Father pleads guilty to assaulting infant daughter

Published 1:30 am Friday, September 2, 2016

EVERETT — By the time she was four months old she had suffered lasting brain damage that promised to rob her of a healthy life.

Her brain was bleeding from recent trauma, and there was evidence of an older head injury. Her body stiffened and twitched from seizures. Her left forearm was slightly deformed. Several of her ribs had been broken, likely a couple of months before she was seen by doctors at Harborview Medical Center in Seattle.

In January, the girl turned 2. Relatives care for her now. She remains in a vegetative state and relies on a feeding tube. Her prognosis is unknown.

Her father, Jacob Lee Tusken, admitted Thursday that he abused his infant daughter, leaving her with permanent disabilities and an uncertain future.

Tusken, 22, pleaded guilty to first-degree assault of a child. In exchange for his plea, prosecutors agreed to drop a criminal mistreatment charge. Tusken faces up to 10 years in prison when he is sentenced in October. He remains jailed without bail.

Snohomish County Superior Court Judge George Appel signed an order Thursday forbidding Tusken from having contact with his daughter.

“If she ever does get better or improves,” and wants to have contact with her father, she can seek to have the order amended, Snohomish County deputy prosecutor Jarett Goodkin told the judge.

Bothell police began investigating Tusken in 2014 after being contacted by Child Protective Services. Tusken and the girl’s mother took the baby to the hospital because of seizure activity. A medical team discovered that the girl’s brain was bleeding and suspected child abuse.

Doctors concluded that the infant likely suffered a traumatic injury two to three days before she was brought to the hospital and the symptoms had become worse as her brain swelled. They also found an old brain injury, Bothell detectives wrote.

Tusken cared for his daughter while the girl’s teenage mother was attending cosmetology school. He also told detectives that he woke up at night to feed and change the baby because the girl’s mother didn’t hear her cries.

The baby’s mother reported seeing Tusken be rough with the child about a dozen times, including one occasion when she walked into the bathroom and saw the baby face down on the ground. Tusken was straddling the infant and he had his hand around the back of her neck, holding her down, court papers said.

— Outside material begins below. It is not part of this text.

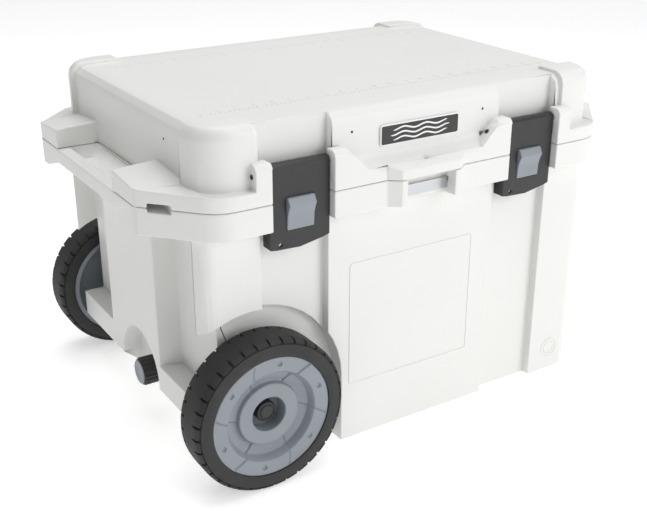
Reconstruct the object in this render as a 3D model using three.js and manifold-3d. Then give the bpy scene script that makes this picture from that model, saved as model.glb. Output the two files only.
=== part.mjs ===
// Wheeled hard cooler: an insulated tub with an insulated hinged lid, two press-and-pull latches,
// moulded end handles, a screw drain and two wheels at the -X end.
// Millimetres, +Z up, origin on the ground at the middle of the base, front towards -Y.
import * as THREE from "three";
import { mergeVertices } from "three/addons/utils/BufferGeometryUtils.js";
import Module from "manifold-3d";

// ---------- driving dimensions ----------

// Clearances
const SEAT_GAP = 0.3; // between pieces that touch
const RUN_GAP = 0.5; // beside a piece that turns or slides
const PLUG_GAP = 2.5; // between the lid's plug and the liner
const SEAM_GAP = 0.6; // between the tub's rim and the lid

// Tub body
const BODY_HALF_LENGTH = 311;
const BODY_HALF_DEPTH = 222;
const BODY_CORNER_RADIUS = 24;
const SHELL_WALL = 4;
const FOOT_HEIGHT = 3;
const SEAM_HEIGHT = 374; // rim of the tub above the ground

// Vertical latch bays moulded into the front and back walls
const LATCH_X = 180.5; // middle of each latch
const TUB_BAY_MARGIN = 6; // bay beyond each side of the latch
const TUB_BAY_DEPTH = 12;
const LID_BAY_MARGIN = 8.5;
const LID_BAY_DEPTH = 13;

// Channels in the end walls, either side of the middle panel
const CHANNEL_DEPTH = 30;
const CHANNEL_PANEL_HALF_WIDTH = 84;
const CHANNEL_SLOPE = 10;
const CHANNEL_POST_WIDTH = 19;
const CHANNEL_FLOOR_HEIGHT = 112;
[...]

During their investigation detectives seized the parents’ cellphones. They found photographs of the baby with injuries to her lip, left eye and head. One picture taken May 13, 2014, shows that the girl’s head appears abnormally swollen, records show.

There were videos of the baby having seizures. Tusken’s phone also showed that on numerous occasions someone searched online for information about infant seizures, sleep patterns, rib fractures and broken bones. Police discovered that on March 30, 2014, the phone was used to search Google for “Can a two month old break or crack their ribs?”

Doctors told detectives that a baby’s ribs are pliable and it would take a considerable amount of force to break them. The doctors also said that a person would likely hear or feel the ribs snap.

Tusken’s online history also showed that someone was doing research on how much babies can remember, police wrote.

The couple and the child lived with the woman’s grandparents, who at one point confronted the baby’s parents about the girl’s injuries. Tusken pulled his T-shirt over his head and didn’t offer an explanation, according to a police affidavit.

The doctor stated that the child’s “neurological injuries are permanent and (she) is clearly a victim of multiple abusive events,” detectives wrote.